色や音に焦点、作品ずらり 東山魁夷美術館で企画展
坂出市沙弥島の東山魁夷せとうち美術館で、テーマ作品展が開かれている。今回はタイトルに色や音に関する文字や言葉が使われた作品に焦点を当てており、来館者は魁夷が作品に込めた思いなどに想像を巡らせている。4月4日まで。
東山魁夷せとうち美術館は魁夷の全作品集に掲載された1260点のタイトルから、色や音に関する漢字の使用数をそれぞれ集計。色については「緑」「青」「白」が、音に関しては「静」「音」「響」などが多く、これらが含まれる作品計32点を展示している。

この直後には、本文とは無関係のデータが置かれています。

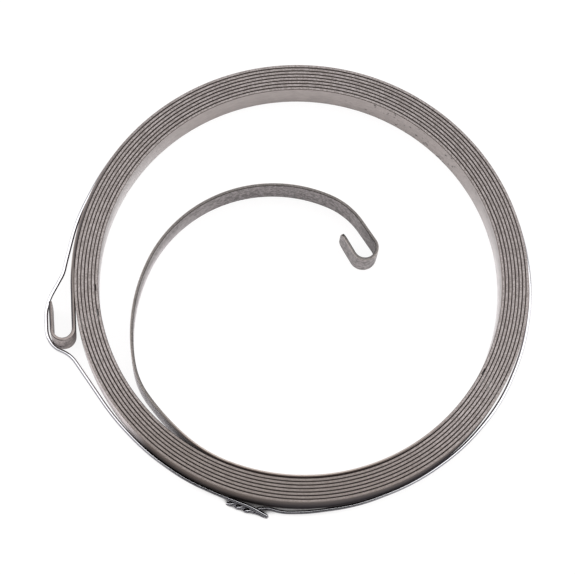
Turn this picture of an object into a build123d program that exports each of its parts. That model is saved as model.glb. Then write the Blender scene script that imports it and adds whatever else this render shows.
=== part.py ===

「画題にみる色」と題した展示では、「緑」について「自然に欠かせない色」とし、山の木々や丁寧に手入れされた庭園を描いた作品を紹介。タイトルに「白」を使った作品では、雪や雲、霧のほか、白馬や白樺(しらかば)などを表現し「清浄感や神秘的な雰囲気を感じさせる」と解説している。
「風景に聴く音」をテーマにした展示では、岩に白波が打ち付ける「潮音(ちょうおん)」や、深い谷に一筋の滝が落ちる「青響(せいきょう)」、整然と並んだポプラ並木が水面にも映り、上下対称の構図の「静唱(せいしょう)」などを取り上げている。自然の音や風景を前にした魁夷の心境に思いをはせながら鑑賞を楽しむことができる。